The same vixen is speaking, hours or days or weeks later. Gone is the chill of the February forest. Gone are the foxhounds, both the keen-to-hunt and the chronically wounded. And gone is something else, part of me, something deep down that's been part of me since birth.

She tells me they amputated my paw. I break down.

She allows me a moment alone. Then I feel a soft paw under my chin, lifting me slightly. Her claws curl into a scritch, and I shiver. That's nice. It was a neat operation, she says, one of the cleanest she's ever performed. Despite having such little anaesthetic to give me, I was peaceful throughout. And it will heal, she adds.

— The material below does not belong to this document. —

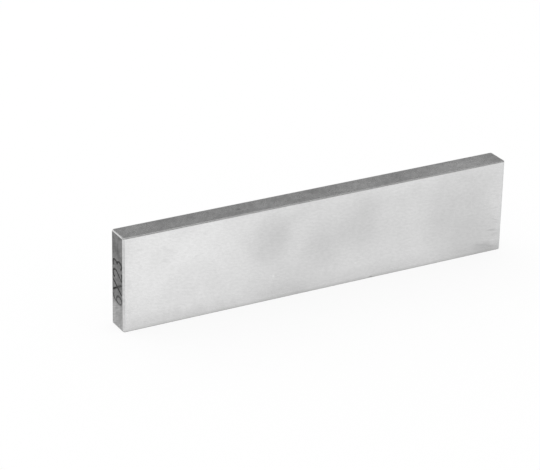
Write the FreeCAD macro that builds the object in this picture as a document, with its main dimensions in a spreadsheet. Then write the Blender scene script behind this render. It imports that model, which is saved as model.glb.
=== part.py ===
"""A precision parallel: one hardened and ground steel bar that lifts work to a known height in a vice.

It is one solid piece. It stands on one narrow face and carries the work on the other, and its two broad faces
lie against the jaws. X runs along its length, Y through its thickness and Z up, all in millimetres.
The origin is the middle of the face that it stands on.
"""

import math
import os

import FreeCAD, Part
import Sketcher

# The thickness and the height name the bar, and are ground to a few microns. The length is nominal.
SIZES = {
    "length": 100.0,
    "thickness": 6.0,
    "height": 23.0,
    # The upright corners at the two ends are dressed first, a little wider, because they are handled most.
    "upright_break": 0.35,
    # Then every edge round the standing face and the seat loses its burr, so that nothing lifts bar or work.
    "edge_break": 0.2,
}

# A sketch numbers its own origin -1, and the ends of a line 1 and 2.
SKETCH_ORIGIN = -1
START = 1
END = 2

doc = FreeCAD.newDocument("PrecisionParallel")


def make_sheet():
    """Writes each size into a cell of its own and names the cell."""
    sheet = doc.addObject("Spreadsheet::Sheet", "Sizes")
    for row, (name, value) in enumerate(SIZES.items(), start=1):
        sheet.set(f"A{row}", name)
        sheet.set(f"B{row}", str(value))
        sheet.setAlias(f"B{row}", name)
    doc.recompute()


def draw_section(body):
    """The section across the bar: a rectangle that stands on the origin, centred through the thickness."""
    section = body.newObject("Sketcher::SketchObject", "Section")
    plane = next(feature for feature in body.Origin.OriginFeatures if feature.Role == "YZ_Plane")
    section.AttachmentSupport = (plane, "")
    section.MapMode = "FlatFace"

    side = SIZES["thickness"] / 2
    foot_left = FreeCAD.Vector(-side, 0, 0)
    foot_right = FreeCAD.Vector(side, 0, 0)
    seat_right = FreeCAD.Vector(side, SIZES["height"], 0)
    seat_left = FreeCAD.Vector(-side, SIZES["height"], 0)
    foot = section.addGeometry(Part.LineSegment(foot_left, foot_right))
    right = section.addGeometry(Part.LineSegment(foot_right, seat_right))
    seat = section.addGeometry(Part.LineSegment(seat_right, seat_left))
    left = section.addGeometry(Part.LineSegment(seat_left, foot_left))

    for line, following in ((foot, right), (right, seat), (seat, left), (left, foot)):
        section.addConstraint(Sketcher.Constraint("Coincident", line, END, following, START))
    for line in (foot, seat):
        section.addConstraint(Sketcher.Constraint("Horizontal", line))
    for line in (right, left):
        section.addConstraint(Sketcher.Constraint("Vertical", line))
    section.addConstraint(Sketcher.Constraint("Symmetric", foot, START, foot, END, SKETCH_ORIGIN, START))

    across = section.addConstraint(Sketcher.Constraint("DistanceX", foot, START, foot, END, 2 * side))
    up = section.addConstraint(Sketcher.Constraint("DistanceY", right, START, right, END, SIZES["height"]))
    section.setExpression(f"Constraints[{across}]", "Sizes.thickness")
    section.setExpression(f"Constraints[{up}]", "Sizes.height")
    return section


def grind_bar(body, section):
    """The bar at its full length, half of it each side of the origin, still with sharp edges."""
    bar = body.newObject("PartDesign::Pad", "Bar")
    bar.Profile = section
    bar.SideType = "Symmetric"
    bar.setExpression("Length", "Sizes.length")
    doc.recompute()
    return bar


def points_up(direction):
    """Whether a direction runs more up or down than it runs sideways."""
    return abs(direction.z) > math.hypot(direction.x, direction.y)


def upright_edges(shape):
    """The names of the edges that run up the bar."""
    return [
        f"Edge{number}"
        for number, edge in enumerate(shape.Edges, start=1)
        if points_up(edge.tangentAt(edge.FirstParameter))
    ]


def level_faces(shape):
    """The names of the two faces that lie level: the one that the bar stands on, and the seat."""
    return [
        f"Face{number}"
        for number, face in enumerate(shape.Faces, start=1)
        if points_up(face.normalAt(0, 0))
    ]


def break_edges(body, base, label, picked, size):
    """Takes the sharp corner off the picked edges, as a flat at 45 degrees."""
    flats = body.newObject("PartDesign::Chamfer", label)
    flats.Base = (base, picked)
    flats.setExpression("Size", f"Sizes.{size}")
    doc.recompute()
    return flats


def make_parallel_bar():
    """The one piece: ground to section, cut to length, then every edge broken."""
    body = doc.addObject("PartDesign::Body", "ParallelBar")
    body.Label = "parallel_bar"
    bar = grind_bar(body, draw_section(body))
    uprights = break_edges(body, bar, "UprightBreaks", upright_edges(bar.Shape), "upright_break")
    body.Tip = break_edges(body, uprights, "EdgeBreaks", level_faces(uprights.Shape), "edge_break")
    body.Placement = FreeCAD.Placement()
    return body


def check_document():
    """Stops if any feature failed, because a recompute alone doesn't say so."""
    for item in doc.Objects:
        failed = {"Invalid", "Error"} & set(item.State)
        if failed:
            raise RuntimeError(f"{item.Label} did not rebuild: {', '.join(sorted(failed))}")


def write_part(body):
    """Stops on an empty or broken solid, and otherwise writes it under its own name."""
    shape = body.Shape
    if shape.isNull() or not shape.isValid() or len(shape.Solids) != 1:
        raise RuntimeError(f"{body.Label} is not one sound solid")
    os.makedirs("parts", exist_ok=True)
    shape.exportStep(os.path.join("parts", f"{body.Label}.step"))
    box = shape.BoundBox
    print(f"{body.Label}: {box.XLength:.3f} x {box.YLength:.3f} x {box.ZLength:.3f} mm")


make_sheet()
parallel_bar = make_parallel_bar()
doc.recompute()
check_document()
write_part(parallel_bar)
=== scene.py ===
import math

import bmesh
import bpy
from mathutils import Matrix, Vector


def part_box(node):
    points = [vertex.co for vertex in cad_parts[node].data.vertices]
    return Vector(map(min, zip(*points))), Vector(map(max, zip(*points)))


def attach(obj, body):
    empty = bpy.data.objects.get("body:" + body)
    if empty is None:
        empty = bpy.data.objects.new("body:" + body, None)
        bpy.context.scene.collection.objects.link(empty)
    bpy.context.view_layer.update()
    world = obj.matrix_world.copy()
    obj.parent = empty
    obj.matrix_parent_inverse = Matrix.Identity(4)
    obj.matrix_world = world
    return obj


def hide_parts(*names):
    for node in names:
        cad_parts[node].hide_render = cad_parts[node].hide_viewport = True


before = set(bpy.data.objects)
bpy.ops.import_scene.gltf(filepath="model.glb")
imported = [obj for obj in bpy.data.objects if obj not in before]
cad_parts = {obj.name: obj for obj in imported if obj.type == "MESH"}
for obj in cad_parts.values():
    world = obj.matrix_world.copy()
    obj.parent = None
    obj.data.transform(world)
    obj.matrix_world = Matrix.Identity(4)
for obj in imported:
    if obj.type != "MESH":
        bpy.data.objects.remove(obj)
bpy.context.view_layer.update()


# The bar
# One length of tool steel, hardened right through, ground on its four long sides and cut square at both ends.
# Its corners are then broken on a stone: the upright ones at the ends first and widest, then those that run
# round the foot and the seat. The stone leaves no ridge, only a small radius where two flats meet.
MM = 0.001
BAR_LOW, BAR_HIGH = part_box("parallel_bar")
BAR_MIDDLE = (BAR_LOW + BAR_HIGH) / 2
BAR_SIZE = BAR_HIGH - BAR_LOW
UPRIGHT_BREAK = 0.35 * MM
EDGE_BREAK = 0.2 * MM
STONED_RADIUS = 0.08 * MM
STONED_STEPS = 3
SHARP = math.radians(10)


def start_piece():
    """Clears the selection, so that the next tool works on its own piece alone."""
    bpy.ops.object.select_all(action="DESELECT")


def take_up(piece):
    """Selects one piece and nothing else."""
    start_piece()
    piece.select_set(True)
    bpy.context.view_layer.objects.active = piece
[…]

Which makes me think. What will heal? Certainly not my paw - that could never be saved. So what then? My bite-marks? My cynophobia? The country I love?

What will heal?

Sadly, my story has no romantic twist. The vixen and I don't run away, start a den, have a litter of little fox-kits and live happily ever after. However thanks to her, I am safe now, so don't worry about me. I can hardly imagine any hunters wanting to pursue me now. They want an animal who can put up a fight, or give them a worthy hunt. The thrill is in the chase, not in pointing a rifle and firing from point-blank range. Because that's the only entertainment you'll get from a lame, three-pawed fox like me.

But maybe that's enough for some animals? Like that colt.

That's the bitterest memory of all. Worse than the van, worse than the trampling. His face. That long, crooked-toothed, equine muzzle. He's always there, that pale horse with his chlorine-green eyes. I used to wonder why he didn't order his hounds to kill. Then one night, I realised. That horse wanted to see me bleed. Watch the life seep out of me. Hatred, infecting a whole new generation.

They are killing carnists, it's as simple as that. And with every fox or badger that they murder, the less chance we have of ever living peacefully again. Time is running out. Something has to change.

But what, and how? Whether city-folk presume they're still hunting ferals, or they know the truth, or they even care, it hardly matters. I could tell my story, but why would anyone listen to me? After all...

I'm just a fox. I'm a flea-rag. I kill your chickens. I'm vermin.